SRI is based on a set of new ideas and practices that give  rice plants more favorable environment, to get more output and returns, in an eco-friendly way. By changing the management of soil, water, plants and plant nutrients, SRI practices lead to healthier, more productive soil and plants by supporting greater root growth and by nurturing the abundance and diversity of soil microorganisms. For the first time, SRI was being promoted in rainfed paddy, a unique experience to AMEF. 

The Beginning

AMEF conducted baseline survey in Veerapur, Kallapur, Ramapur and Nagalaavi villages in Dharwad district. Grama sabhas were conducted in each village. This was followed by PRA for understanding the village situation and identifying the problems jointly with the communities. AMEF recognized large scope for improvement in paddy farming and initiated SRI promotion through a structured capacity building process with groups of farmers.

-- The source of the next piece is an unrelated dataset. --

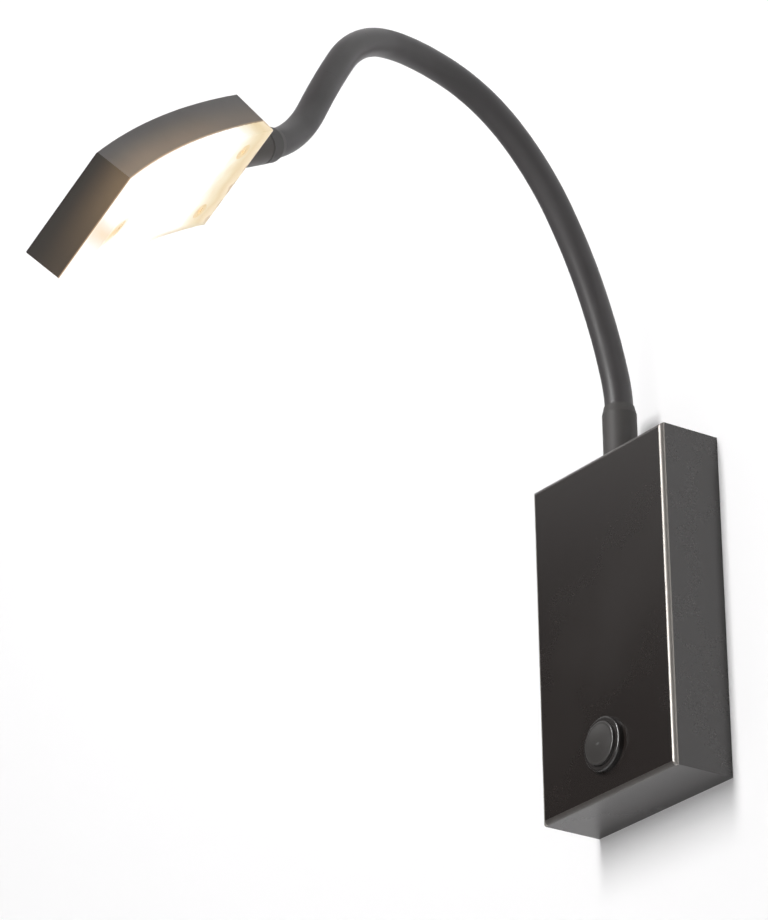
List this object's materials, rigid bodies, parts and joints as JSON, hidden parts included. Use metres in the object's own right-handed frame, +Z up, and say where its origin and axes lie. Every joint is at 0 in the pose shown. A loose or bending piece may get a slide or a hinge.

AMEF has a firm conviction that farmers’ capacity building through participatory approaches is the most effective way to address problems in farming. It is necessary to widen the farmer’s perceptions, deepen their insights, modify their attitudes and upgrade their managerial abilities. For this purpose, AMEF has been effectively using Farmer Field School (FFS) as a methodology of building capacities of farmers.

AMEF strongly believes in enabling learning situations where farmers are encouraged to understand the relationship/interactions between the crop and the existing abiotic and biotic factors in the field before taking any crop management decisions. Hence, Farmer Field School, a discovery learning process, was considered to be most appropriate means.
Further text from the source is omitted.